Safety (on the host, independent of HA)
CPU ≥ CEILING (83 °C), repeated IPMI failures, sustained HA loss, or daemon
stop/crash → hand the fans back to Dell auto (raw 0x30 0x30 0x01 0x01;
EXIT trap + systemd ExecStopPost). The 83 °C ceiling uses the daemon's own
IPMI temp read, so it protects even if HA is wrong/unreachable.
Quick status
ssh root@192.168.1.127 systemctl status fan-control
ssh root@192.168.1.127 'journalctl -u fan-control -n 30 --no-pager'
Log line: temp=64C cmd=49% rpm=9380 (was -1%) (cmd = the % read from HA and
applied). HA command miss — holding 49% = a transient HA blip being ridden out;
HA command lost (...) — Dell auto = sustained loss.
Tune
The whole curve (anchors + bias + hysteresis) is tuned live from the HA
dashboard — no host access needed. /etc/fan-control.env only holds the
actuator plumbing + safety knobs (COMMAND_ENTITY, STALE_SECS, HA_GRACE_SECS,
MIN_STEP, CEILING); edit it then systemctl restart fan-control.
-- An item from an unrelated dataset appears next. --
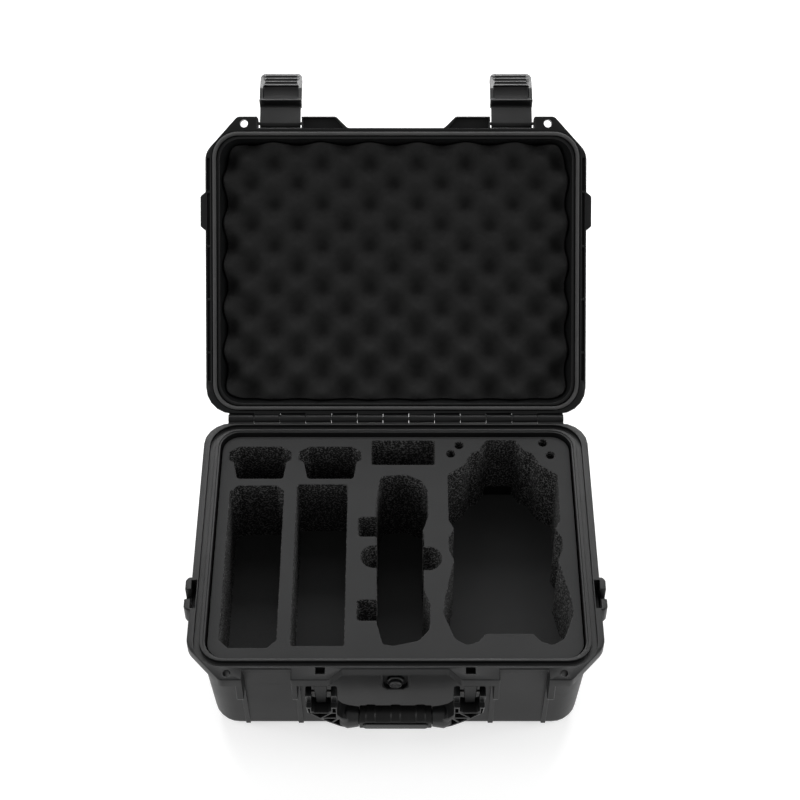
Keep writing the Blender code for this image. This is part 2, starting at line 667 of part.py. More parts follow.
def valve(plastic_dark, rubber):
    """Purge valve: flanged tail through the wall, O-ring, nut inside and a knob in front."""
    place = (0, VALVE_SEAT, VALVE_Z)
    body = turned("valve_body", scaled_pairs([
        (0, -2.2), (5.6, -2.2), (5.8, -2.8), (6.6, -2.8), (7.4, -2.0), (7.4, -0.9), (4.2, -0.9), (4.2, 9.2),
        (0, 9.2)]), place)
    oring = turned("valve_oring", scaled_pairs([
        (4.6, -0.6), (6.4, -0.6), (6.4, -0.25), (4.6, -0.25), (4.6, -0.6)]), place)
    knob = turned("valve_knob", scaled_pairs([
        (0, -5.6), (1.6, -5.6), (1.9, -4.9), (2.9, -4.9), (3.2, -5.6), (4.2, -5.6), (5.2, -4.9), (5.2, -2.5),
        (0, -2.5)]), place)
    nut = rod("valve_nut", "Y", (0, -112.9 * MM, VALVE_Z), 8.2 * MM, 3.4 * MM, 6)
    cut(nut, [rod("nut_bore", "Y", (0, -112.9 * MM, VALVE_Z), 4.5 * MM, 8 * MM, 20)])
    finish_part(body, "valve_body", plastic_dark)
    finish_part(oring, "valve_oring", rubber)
    finish_part(nut, "valve_nut", plastic_dark)
    return finish_part(knob, "valve_knob", plastic_dark)


# ---------------------------------------------------------------- foam

def battery_pocket(shift):
    """Pocket for one battery, wider where its shoulders are."""
    corners = [(-140.8, 69.4, 3), (-100, 69.4, 3), (-97.8, 88, 1), (-93.7, 90.5, 1), (-93.7, 99, 2),
               (-102, 105, 3), (-140, 105, 3), (-149.2, 99, 2), (-149.2, 90.5, 1), (-144.6, 88, 1)]
    return [(x + shift, y, r) for x, y, r in corners]


def drone_pocket():
    """Pocket for the folded drone: hull, side arms and the two front rotors. Drawn about x = 94.5."""
    middle = 94.5
    half = [(0, -91.8, 0), (19.6, -91.8, 3), (26, -99.4, 3), (35.5, -103, 6), (45.5, -96.2, 8), (54.3, -72, 10),
            (52.6, -56, 8), (44.3, -18, 5), (48.6, -7.5, 3), (49, 4.5, 3), (43.4, 14.5, 5), (48.4, 24, 4),
            (48.6, 73.2, 3), (34.5, 83.5, 4), (27.2, 97.3, 3), (20.2, 100.4, 3), (12.8, 112.6, 3)]
    right = [(middle + x, y, r) for x, y, r in half]
    left = [(middle - x, y, r) for x, y, r in half[1:]]
    return right + list(reversed(left))


def foam_pockets():
    """(outline, depth) of every cut-out in the base foam, in millimetres."""
    trio = [(-138, -105.5, 2), (-106, -105.5, 2), (-98.5, -98, 2), (-98.5, 55, 2), (-105, 61.3, 2),
            (-139, 61.3, 2), (-146, 55, 2), (-146, -98, 2)]
    charger = rectangle(-87, -103.6, -42.5, 62.5, 2)
    props = rectangle(-21.8, 85, 34.8, 112, 2)
    controller = [(-12, 71.5, 3), (8.6, 73.5, 4), (22.8, 66.4, 5), (27.8, 56, 5), (28.5, 29.6, 4), (23.5, 13, 3),
                  (24, -48, 3), (29.2, -64.7, 4), (28.3, -87.3, 6), (19.3, -98.5, 6), (-2, -103.6, 6),
                  (-10.5, -102, 3), (-15.7, -81.3, 3), (-16.6, 46, 3), (-14.6, 65, 3)]
    stick_low = rectangle(-32.5, -79, -14, -58.6, 3)
    stick_high = rectangle(-32.5, 6.7, -14, 27.1, 3)
    return [
        (battery_pocket(0), 75), (battery_pocket(62.5), 75), (trio, 75), (charger, 70), (props, 45),
        (controller, 88), (stick_low, 40), (stick_high, 40), (drone_pocket(), 80),
    ]


def base_foam(material):
    inner = MOUTH_X - (BASE_HEIGHT - FOAM_TOP) * 0.06 - 1.2 * MM
    inner_y = MOUTH_Y - (BASE_HEIGHT - FOAM_TOP) * 0.06 - 1.2 * MM
    low = PAD_TOP + CLEAR
    foam = loft("base_foam", [
        (FOOT_X - WALL - 3.2 * MM, FOOT_Y - WALL - 3.2 * MM, 14 * MM, low),
        (FOOT_X - WALL - 1.0 * MM, FOOT_Y - WALL - 1.0 * MM, 15 * MM, low + 6 * MM),
        (inner, inner_y, 16 * MM, FOAM_TOP)])
    for outline, depth in foam_pockets():
        cutter = prism("pocket", rounded(scaled(outline), 3), FOAM_TOP - depth * MM, FOAM_TOP + 2 * MM)
        cut(foam, [cutter])
    holes = [(27.5, -16.4, 12, 88), (-18.5, -14.5, 11.5, 60), (56.7, 106.9, 4, 15), (49.2, 97.3, 4, 15),
             (132.1, 109.6, 4, 15), (138.2, 95.6, 4, 15)]
    for x, y, radius, depth in holes:
        centre = (x * MM, y * MM, FOAM_TOP - (depth - 2) / 2 * MM)
        cut(foam, [rod("round_hole", "Z", centre, radius * MM, (depth + 2) * MM, 20)])
    # room for the valve's nut
    cut(foam, [block("nut_room", (-11 * MM, -125 * MM, 76 * MM), (11 * MM, -109 * MM, 98 * MM))])
    return finish_part(foam, "base_foam", material)


def base_floor_pad(material):
    pad = loft("pad", [
        (FOOT_X - WALL - 8 * MM, FOOT_Y - WALL - 8 * MM, 10 * MM, WALL + CLEAR),
        (FOOT_X - WALL - 4.6 * MM, FOOT_Y - WALL - 4.6 * MM, 13 * MM, PAD_TOP)])
    return finish_part(pad, "base_floor_pad", material)


def lid_foam(material):
    top = BASE_HEIGHT + LID_HEIGHT - LID_TOP_WALL - CLEAR
    foam = loft("lid_foam", [
        (156.6 * MM, 117.2 * MM, 18.5 * MM, LID_FOAM_LOW),
        (153.2 * MM, 114.5 * MM, 18.5 * MM, top - 9 * MM),
        (143.2 * MM, 104.6 * MM, 12 * MM, top)])
    return finish_part(foam, "lid_foam", material)


def lid_gasket(material):
    """Foam-rubber ring that stands out of the lid's channel and presses into the base's groove."""
    low = BASE_HEIGHT - GROOVE_DEPTH + CLEAR
    gasket = seal_ring("gasket", 165.3 * MM, 125.3 * MM, 162.2 * MM, 122.2 * MM,
                       low, BASE_HEIGHT + GAP + 4.3 * MM - CLEAR)
    return finish_part(gasket, "lid_gasket", material)


# ---------------------------------------------------------------- assembly

def pivot(name, place, parent=None):
    empty = bpy.data.objects.new(name, None)
    PARTS.objects.link(empty)
    empty.empty_display_size = 0.02
    empty.location = place
    if parent:
        empty.parent = parent
        empty.matrix_parent_inverse = Matrix.Translation(-Vector(parent.location))
    return empty


def hang(children, empty):
    """Parents solids, modelled in the case's own frame, to an empty on their axis."""
    for child in children:
        child.parent = empty
        child.matrix_parent_inverse = Matrix.Translation(-Vector(empty.location))


def build():
    shell_plastic = plastic("shell_plastic", (0.022, 0.022, 0.024), 0.52)
    part_plastic = plastic("part_plastic", (0.026, 0.026, 0.028), 0.48)
    foam = plastic("foam", (0.030, 0.030, 0.031), 0.95)
    soft_foam = plastic("lid_foam", (0.020, 0.020, 0.021), 0.95)
    seal_rubber = plastic("seal_rubber", (0.06, 0.06, 0.062), 0.8)
    grip_rubber = plastic("grip_rubber", (0.018, 0.018, 0.019), 0.6)
    steel = plastic("pin_steel", (0.55, 0.55, 0.56), 0.3, 1.0)

    base_shell(shell_plastic)
    base_foam(foam)
    base_floor_pad(foam)
    pin = rod("hinge_pin", "X", (0, AXIS_Y, AXIS_Z), PIN_R, KNUCKLES * KNUCKLE_PITCH - MM, 12)
    finish_part(pin, "hinge_pin", steel)

    lid_parts = [lid_shell(shell_plastic), lid_foam(soft_foam), lid_gasket(seal_rubber)]
    lid_parts += both_sides(latch_pin, steel)
    lid_pivot = pivot("lid_pivot", (0, AXIS_Y, AXIS_Z))
    hang(lid_parts, lid_pivot)
    for side in (1, -1):
        latch_pivot = pivot("latch_pivot", (side * LATCH_X, LATCH_Y, LATCH_Z), lid_pivot)
        hang([latch(side, part_plastic)], latch_pivot)
        latch_pivot.rotation_euler.x = -LATCH_OPEN
    lid_pivot.rotation_euler.x = -LID_OPEN

    handle_parts = [handle_frame(part_plastic), handle_grip(grip_rubber), handle_inlay(part_plastic)]
    handle_parts += both_sides(handle_pin, steel)
    hang(handle_parts, pivot("handle_pivot", (0, HANDLE_Y, HANDLE_Z)))

    knob = valve(part_plastic, seal_rubber)
    hang([knob], pivot("valve_pivot", (0, VALVE_SEAT, VALVE_Z)))


clear_scene()
PARTS = new_collection("drone_carrying_case")
CUTTERS = new_collection("cutters")
build()
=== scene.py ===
import json
import math

import bmesh
import bpy
from mathutils import Matrix, Vector, noise

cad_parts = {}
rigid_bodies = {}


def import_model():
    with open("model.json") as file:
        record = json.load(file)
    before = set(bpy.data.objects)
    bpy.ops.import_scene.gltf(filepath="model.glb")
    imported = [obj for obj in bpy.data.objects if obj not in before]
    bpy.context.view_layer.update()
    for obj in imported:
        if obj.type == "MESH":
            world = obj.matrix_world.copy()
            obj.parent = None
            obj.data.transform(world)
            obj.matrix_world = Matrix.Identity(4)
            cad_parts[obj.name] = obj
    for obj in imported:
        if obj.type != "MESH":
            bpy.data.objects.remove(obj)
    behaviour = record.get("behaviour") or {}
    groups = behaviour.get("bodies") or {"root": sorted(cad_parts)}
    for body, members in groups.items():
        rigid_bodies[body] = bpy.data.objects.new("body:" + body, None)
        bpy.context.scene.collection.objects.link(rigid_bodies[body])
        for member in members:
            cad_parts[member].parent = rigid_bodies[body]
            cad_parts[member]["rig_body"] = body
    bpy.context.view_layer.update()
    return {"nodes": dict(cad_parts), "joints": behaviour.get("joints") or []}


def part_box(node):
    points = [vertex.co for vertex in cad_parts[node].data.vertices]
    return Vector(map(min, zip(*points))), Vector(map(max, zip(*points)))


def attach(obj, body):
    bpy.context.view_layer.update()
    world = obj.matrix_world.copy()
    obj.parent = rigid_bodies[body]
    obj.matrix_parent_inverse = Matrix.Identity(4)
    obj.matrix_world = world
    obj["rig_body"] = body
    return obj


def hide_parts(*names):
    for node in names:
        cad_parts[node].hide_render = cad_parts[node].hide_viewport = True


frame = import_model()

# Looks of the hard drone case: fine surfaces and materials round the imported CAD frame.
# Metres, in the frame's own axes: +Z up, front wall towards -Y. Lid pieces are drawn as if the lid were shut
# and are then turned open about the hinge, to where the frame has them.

MM = 0.001

# Camera
CAMERA_PLACE = (0.0037, -0.8898, 1.3689)
CAMERA_TILT = math.radians(39.82)
CAMERA_LENS = 80.33

# Rounding of moulded edges
EDGE = 0.35 * MM
FINE_EDGE = 0.25 * MM

# Convoluted foam in the lid
EGG_PITCH_X = 43.9 * MM
EGG_PITCH_Y = 38.6 * MM
EGG_SHIFT_X = 1.9 * MM
EGG_SHIFT_Y = 82.4 * MM
EGG_DEPTH = 16 * MM
EGG_STEP = 2.2 * MM
EGG_CORNER = 18.5 * MM
EGG_SLAB = 9 * MM             # straight-sided part of the sheet, next to the lid
EGG_SLAB_HALF = (153.2 * MM, 114.5 * MM)
EGG_BACK_HALF = (143.2 * MM, 104.6 * MM)

# Lid gasket
GASKET_WIDTH = 3.1 * MM
GASKET_CORNER = 23 * MM

# Handle grip
GRIP_BANDS = (-20.8 * MM, 0.0, 20.8 * MM)
GRIP_BAND_HALF = 3.8 * MM
GRIP_BAND_RISE = 0.7 * MM
GRIP_BORE = 6.3 * MM
GRIP_ROLL = 0.9 * MM          # rounding of the sleeve's ends and of the bands' edges


# ---------------------------------------------------------------- the shut frame

def find_joint(name):
    return next(joint for joint in frame["joints"] if joint["name"] == name)


def lid_opening():
    """Turns a point of the shut lid to where the open lid has it."""
    hinge = find_joint("lid_hinge")
    place = Matrix.Translation(hinge["pos_m"])
    angle = -math.radians(hinge["range_deg"][1])
    return place @ Matrix.Rotation(angle, 4, Vector(hinge["axis"])) @ place.inverted()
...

Deploy / update (daemon source)
scp -i ~/.ssh/pve_root scripts/fan-control.sh root@192.168.1.127:/tmp/fan-control.new
ssh -i ~/.ssh/pve_root root@192.168.1.127 'install -m0755 /tmp/fan-control.new /usr/local/bin/fan-control && systemctl restart fan-control'
(fan-control.service only on a unit change → also systemctl daemon-reload.)
Symptoms & checks
| Symptom | Check |
|---|---|
| Fans surge then crash to ~7100 then surge | flapping to Dell auto — journalctl -u fan-control | grep -E 'holding|Dell auto'; pre-2026-06-15 this was the stale-command bug (now fixed). |
| Fans stuck loud | journalctl — CEILING breach or HA command lost? Check CPU temp + HA reachability. |
A readout blinks unavailable |
the REST value-template fallback should hold it; a 1×/8h blip at ~02:00 (backup window) is a benign fetch hiccup. |
| Slider changes ignored | does sensor.r730_fan_command_pct change in HA? token valid? |
| Box left in manual after crash | ipmitool raw 0x30 0x30 0x01 0x01 to force Dell auto. |
Verify wiring
ssh -i ~/.ssh/pve_root root@192.168.1.127 'set -a; . /etc/fan-control.env; set +a; RUN_ONCE=1 /usr/local/bin/fan-control'
The log cmd=% should equal sensor.r730_fan_command_pct. Move a slider so the
HA sensor changes, re-run, and the applied cmd=% should follow.